Heidrick trades for under $250 million despite a net cash position of almost $120 million and cash flow from operations of over $100 million over the last four years. As you might expect, demand for its services (recruitment of C-level personnel) rises and falls sharply with the business cycle, which can cause heavy volatility in the stock price.
This is exactly the kind of situation in which a value investor might be interested: a volatile stock for a company whose downside is protected in the form of a flexible cost structure. The flexible cost structure is the result of fact that most of the expenses in this firm are made up of consultant labour costs. If your revenue no longer justifies carrying these consultants, they can be let go. Such is not the case when your labour costs come in the form of unions or pensions, for example, or when a large part of your costs are otherwise fixed (e.g. in the case of leases or plant machinery).

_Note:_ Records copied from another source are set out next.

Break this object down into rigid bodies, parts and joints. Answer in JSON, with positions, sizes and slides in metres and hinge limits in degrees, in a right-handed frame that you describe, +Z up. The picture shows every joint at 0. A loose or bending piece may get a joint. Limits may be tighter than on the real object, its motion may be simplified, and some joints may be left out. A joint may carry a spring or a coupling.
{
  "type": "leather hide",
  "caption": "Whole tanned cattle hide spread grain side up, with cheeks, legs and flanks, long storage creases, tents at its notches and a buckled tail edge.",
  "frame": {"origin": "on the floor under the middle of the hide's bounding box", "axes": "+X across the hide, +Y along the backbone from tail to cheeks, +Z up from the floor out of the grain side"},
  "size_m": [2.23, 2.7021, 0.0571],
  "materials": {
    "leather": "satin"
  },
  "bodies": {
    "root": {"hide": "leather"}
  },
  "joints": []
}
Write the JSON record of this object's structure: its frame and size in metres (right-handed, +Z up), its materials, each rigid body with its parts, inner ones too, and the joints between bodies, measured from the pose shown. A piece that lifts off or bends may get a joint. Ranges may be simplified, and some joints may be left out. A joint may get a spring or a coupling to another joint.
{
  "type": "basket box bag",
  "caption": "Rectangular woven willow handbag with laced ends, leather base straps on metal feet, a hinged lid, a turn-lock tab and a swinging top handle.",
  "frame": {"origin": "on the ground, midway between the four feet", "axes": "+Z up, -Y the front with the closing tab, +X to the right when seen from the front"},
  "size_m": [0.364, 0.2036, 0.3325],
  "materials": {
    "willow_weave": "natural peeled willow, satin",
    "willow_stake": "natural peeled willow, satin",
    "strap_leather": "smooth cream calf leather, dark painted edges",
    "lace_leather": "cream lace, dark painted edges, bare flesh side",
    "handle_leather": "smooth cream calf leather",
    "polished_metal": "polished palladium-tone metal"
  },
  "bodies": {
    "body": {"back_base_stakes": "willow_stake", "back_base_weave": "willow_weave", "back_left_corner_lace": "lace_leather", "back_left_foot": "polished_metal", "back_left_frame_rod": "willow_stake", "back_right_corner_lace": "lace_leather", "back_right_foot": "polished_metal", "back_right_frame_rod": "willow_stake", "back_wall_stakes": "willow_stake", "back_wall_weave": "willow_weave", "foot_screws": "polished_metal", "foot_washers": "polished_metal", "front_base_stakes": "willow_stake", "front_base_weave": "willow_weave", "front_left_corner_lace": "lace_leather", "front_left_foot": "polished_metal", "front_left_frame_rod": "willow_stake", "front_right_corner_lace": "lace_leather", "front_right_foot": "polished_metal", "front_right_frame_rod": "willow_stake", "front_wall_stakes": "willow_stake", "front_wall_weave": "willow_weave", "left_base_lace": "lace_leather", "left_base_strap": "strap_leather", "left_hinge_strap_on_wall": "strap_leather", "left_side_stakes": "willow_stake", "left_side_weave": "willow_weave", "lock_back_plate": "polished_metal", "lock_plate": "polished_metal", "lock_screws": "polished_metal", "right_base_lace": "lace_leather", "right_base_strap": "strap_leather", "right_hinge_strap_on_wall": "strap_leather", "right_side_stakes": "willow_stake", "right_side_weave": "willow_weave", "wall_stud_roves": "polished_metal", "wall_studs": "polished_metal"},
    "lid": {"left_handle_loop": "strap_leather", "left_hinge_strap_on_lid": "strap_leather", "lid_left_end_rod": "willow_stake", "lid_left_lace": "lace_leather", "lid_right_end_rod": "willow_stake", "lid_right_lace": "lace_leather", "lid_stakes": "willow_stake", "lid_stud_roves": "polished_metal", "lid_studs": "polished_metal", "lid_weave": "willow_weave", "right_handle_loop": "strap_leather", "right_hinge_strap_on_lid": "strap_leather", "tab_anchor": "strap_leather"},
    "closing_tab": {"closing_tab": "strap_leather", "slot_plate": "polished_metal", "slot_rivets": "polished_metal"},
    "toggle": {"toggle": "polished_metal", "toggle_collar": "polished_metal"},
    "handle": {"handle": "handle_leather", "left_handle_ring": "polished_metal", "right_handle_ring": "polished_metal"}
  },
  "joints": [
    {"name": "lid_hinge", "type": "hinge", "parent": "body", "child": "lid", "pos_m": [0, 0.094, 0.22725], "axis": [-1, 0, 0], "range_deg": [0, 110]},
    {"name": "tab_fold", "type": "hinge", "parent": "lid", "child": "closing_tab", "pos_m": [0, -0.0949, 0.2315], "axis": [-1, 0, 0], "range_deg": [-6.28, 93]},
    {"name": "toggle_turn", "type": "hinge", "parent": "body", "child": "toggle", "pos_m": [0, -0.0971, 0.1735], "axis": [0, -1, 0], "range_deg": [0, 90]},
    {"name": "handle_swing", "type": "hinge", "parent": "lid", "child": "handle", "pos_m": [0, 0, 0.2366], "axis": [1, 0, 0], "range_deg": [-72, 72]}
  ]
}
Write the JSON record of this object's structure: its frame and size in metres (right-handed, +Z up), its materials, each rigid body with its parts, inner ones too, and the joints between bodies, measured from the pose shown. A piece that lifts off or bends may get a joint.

But while Heidrick may seem like an ideal stock in theory, in practice it's not exactly working out that way. The company has seen its per-share book value (adjusted for dividends) grow by just 3.8% per year over the last 10 years.

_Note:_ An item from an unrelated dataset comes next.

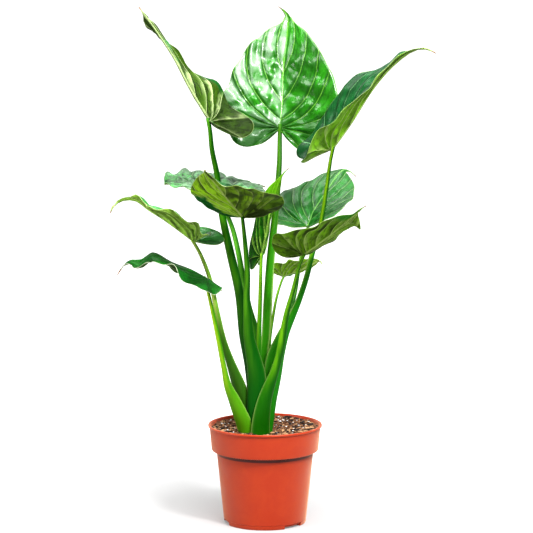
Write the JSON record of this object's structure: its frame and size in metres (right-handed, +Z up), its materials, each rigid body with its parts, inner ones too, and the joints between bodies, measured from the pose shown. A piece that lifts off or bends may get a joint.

My theory for this disconnect is that the firm is run for the benefit of its employees, rather than its shareholders. The value created due to the beneficial characteristics of this industry appear to accrue to management/consultants.
The evidence is overwhelming. The company has managed to lose money in 5 of the last 11 years, despite the fact that annual revenue per consultant is over $1 million. This suggests that it is shareholders that bear the brunt of the volatile nature of this business. The share count was flat over this period, despite some heavy buybacks, as employees have benefited handsomely from options and restricted shares.
Finally, despite the poor returns on book value, the company is a serial acquirer of other businesses. Just last quarter, the company dropped 6x EBITDA on another consulting firm, spending almost one quarter of its current market cap on the transaction!
While Heidrick is undoubtedly cheap, it may not be cheap enough for a value investor to put up with such shareholder-unfriendly actions. Neither competitors Korn/Ferry (KFY) nor Insperity (NSP) seem to suffer from the same problems. Unfortunately, one currently has to pay a premium for these superior companies.